UK markets have taken the Labour leadership transition to Andy Burnham in their stride, with sterling recovering and gilt yields steadying after the swift change at the top of the party.
The calm is conditional, according to Lale Akoner at eToro, who said investors will judge Burnham "less on his rhetoric and more on whether he can convince markets that higher spending ambitions can be balanced with fiscal credibility."
The spending agenda Burnham carried into the Makerfield by-election victory is extensive: water nationalisation, a mass council house building programme, restoration of HS2's northern leg, reduced rail fares, and a potential multi-billion pound settlement for Waspi women pensioners.
To soothe bond markets, Burnham has pledged to observe Rachel Reeves' existing fiscal rules and ruled out raising the main rates of income tax, VAT, or National Insurance.

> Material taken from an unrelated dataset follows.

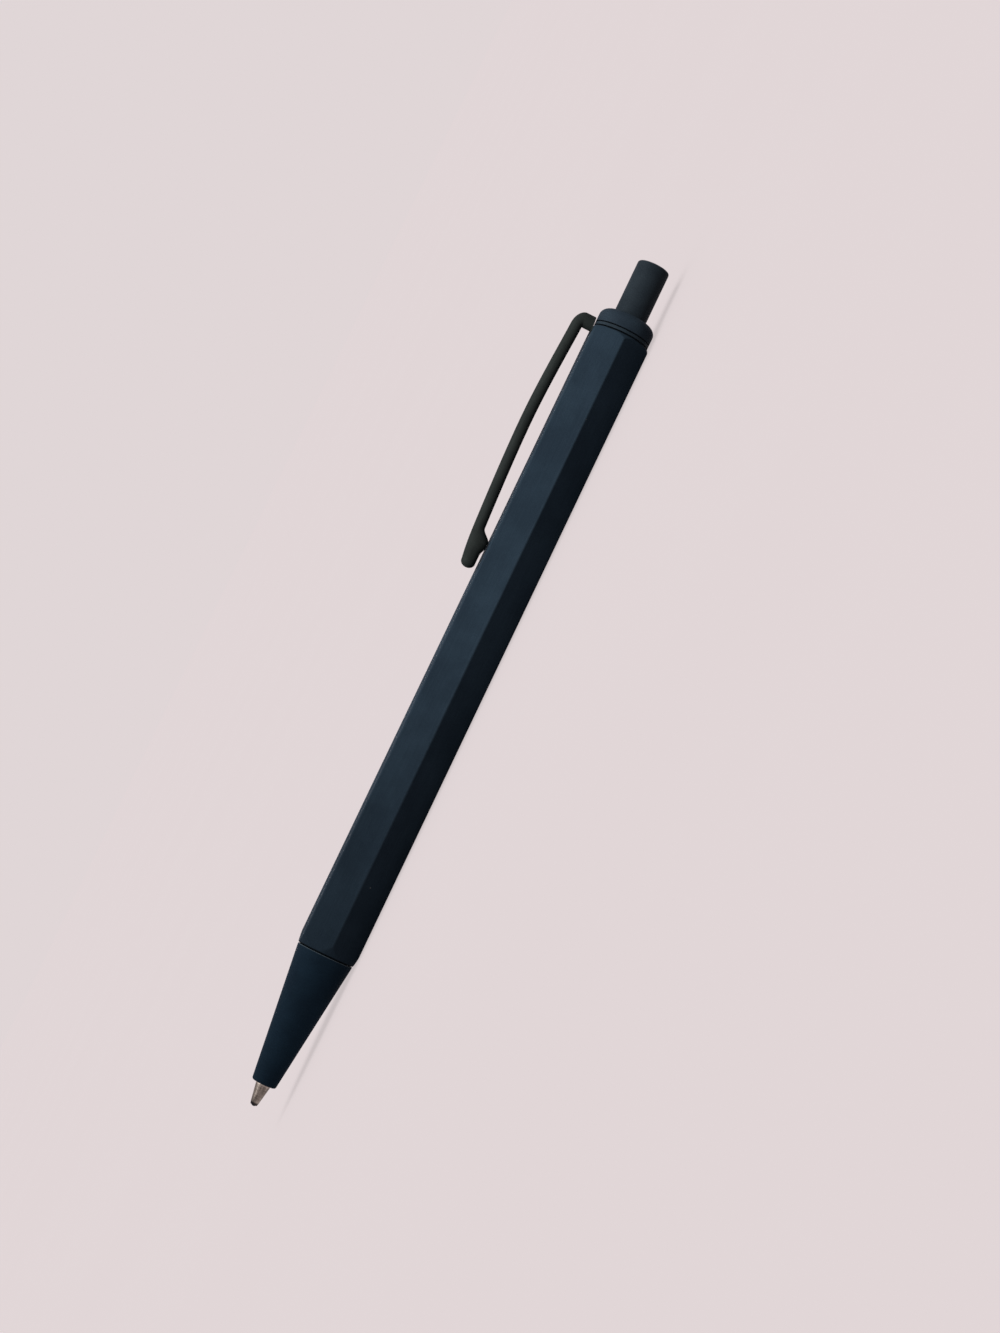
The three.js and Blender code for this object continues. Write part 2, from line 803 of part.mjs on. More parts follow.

The key risk the eToro commentary flags is straightforward: if markets perceive borrowing as excessive, gilt yields will rise and sterling will weaken, tightening the very fiscal headroom Burnham needs to deliver.
Deutsche Bank analyst Jim Reid, cited by City AM, offered a blunt structural note: "Until you have stronger economic growth and are less constrained by debt it's highly likely the conveyor belt of PMs will continue."
The fiscal rules and the government's autumn spending review are the next formal tests of Burnham's market credibility.